Homeschooling Blues

by | Sep 2, 2020 | Family Life, Instructors, Parenting, Prayer, Spirituality

We are brand new to homeschooling!  I have a theology degree, not an education degree.  We are about four weeks into the year and most days I feel I am sinking further and further into the depths of the ocean without any life jacket or preserver.  I am so over my head that I am not sure if I’m still breathing.

I read books, I listen to podcasts, I pray, and everyone keeps reaffirming me that these feelings are normal.  This is how the beginning goes in homeschooling!  I shake my head pretending to believe them, but in my head, I say, “I can’t make it a whole year like this!”  “I don’t think we will survive this year…either I will die, or my fourth-grade son will!”  For the readers that do not know me very well, I have a knack for the dramatics.  I have a minor in theatre, and I was nick-named Sarah Bernhardt when I was a child.  (For those of you who do not know who that is, she was a French actress who was a tad overly dramatic in her acting!)

Even though the above paragraph may be a little over the top, this is how I feel at the end of most days thus far in my homeschooling career.  My fourth-grade son and I go head to head almost every day.  He yells at me for making him do schoolwork, he yells at the curriculum for being the worst books he has ever had to learn from, and he yells at his siblings if they finish their work first.  Those of you who have the joy of knowing my son, know he is actually an EXTREMELY sweet kid.  He has a heart of gold!

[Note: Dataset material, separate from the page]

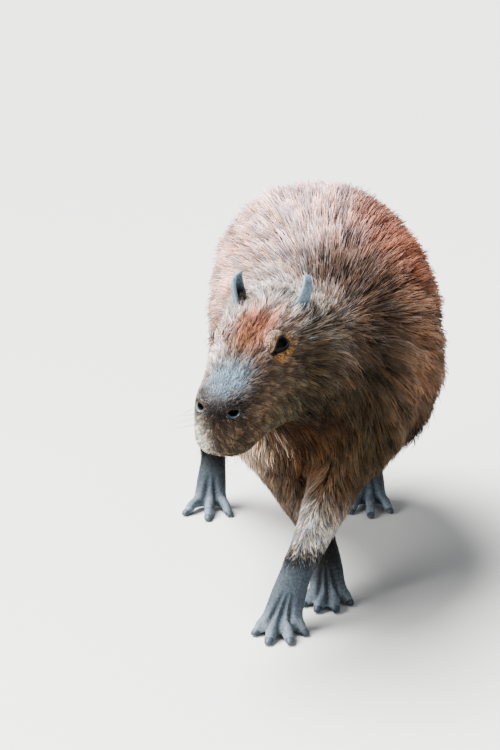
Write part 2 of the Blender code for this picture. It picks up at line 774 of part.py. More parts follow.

He loves deeply!   He absolutely adores me and tells me how much he loves me all the time.  He would be the first to protect me if someone were saying something terrible about me.  That being said, he really, and I mean really, struggles with school and has very little self-esteem when it comes to his intelligence.  Mind you, he has the memory of a steal trap and is one of the most intelligent 9-year old’s I have ever met.  Sitting down to do schoolwork completely changes my loveable, fun-loving 9-year old’s attitude and he almost becomes a completely different child.

I take this to prayer often.  I ask God to help me figure out a way to teach him that will help him grow in confidence, as well as a love for learning.  Thus far, I feel as though I am failing him miserably.  I question if I am supposed to send him back to school, but when I pray the answer is clear…God is calling me to work with him.  In a previous blog, when I talked about why we choose to homeschool, my fourth grader was my ultimate why!  He needed a bit of one on one help to catch up on a few things as well as a need to believe in himself.  God showed me that I was the perfect one for that job.  I had my doubts then and they have not disappeared, but day by day, God continues to call me here, to this place, to teach him and his sisters.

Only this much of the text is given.